Ancient Glass from Hampton Court, Herefordshire: An Approach to Conservation

In 2003, a major 15th-century window was removed for its own safety, during gallery expansion at the Museum of Fine Arts, Boston. The treatment approach was arrived at in collaboration between the author and the MFA’s conservation / curatorial team, and carried out in phases over the next five years. The main goals were cleaning of the exterior surface, which had been inaccessible for 70 years, and joining of perimeter pieces damaged during WWII. However, the documentation phase revealed three distinct sets of earlier repairs. This prompted research into who had done them, when, and why. Lab analysis of fragments, close observation of edges during cleaning, and scholarly input all helped to provide the answers.

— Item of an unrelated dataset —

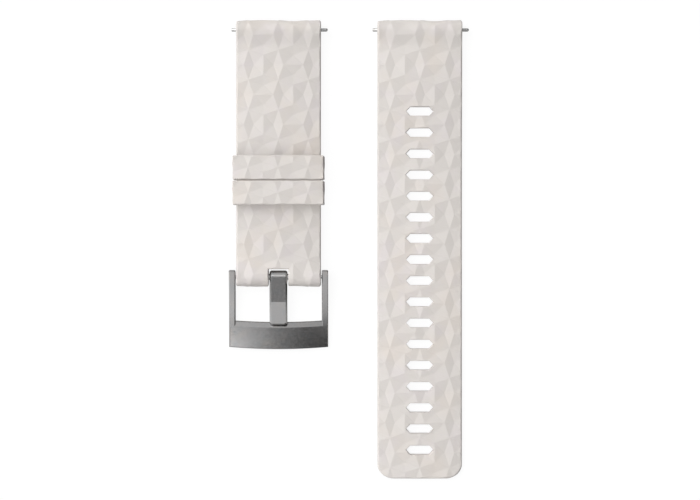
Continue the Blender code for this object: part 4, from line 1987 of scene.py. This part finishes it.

A methodology for handling these different types of repair is described. The treatment process is shown, including cleaning, edge joining, and reintegration of the robust 1925 matrix with new perimeter leads. The paper concludes with a description of the new framing and installation system, which will allow removal of any or all sections for further treatment, loans, or their security in the distant future.


About Diane Roberts Rousseau

Diane Rousseau is a conservator in private practice, based for the past fifteen years in western Massachusetts. She began working with stained glass in 1987, shortly after taking her BA at Washington University and the University of East Anglia, Norwich UK. Her postgraduate coursework in stained glass conservation, at Vauxhall College in London, included a placement at the Canterbury Cathedral studios. The desire to combine formal study with the traditional apprenticeship model brought her from England to North Adams, where she focused on conservation projects done within a large studio environment. In 2006 she opened her own practice, on the campus of the Massachusetts Museum of Contemporary Art.

Her area of particular interest is the comparative study of adhesives, and their use in treatment of both stained glass and glass objects. Since opening the studio her range of work has expanded to include glass vessels, ceramics, and reverse paintings on mirror. She is a member of the American Institute for Conservation (Objects Specialty Group), ICON, ICOM, and several other conservation-related acronyms. She teaches a biannual course, “Care of Stained and Leaded Glass”, at the Campbell Center for Historic Preservation. Her current preoccupation is three-dimensional casting with fusible glass powders.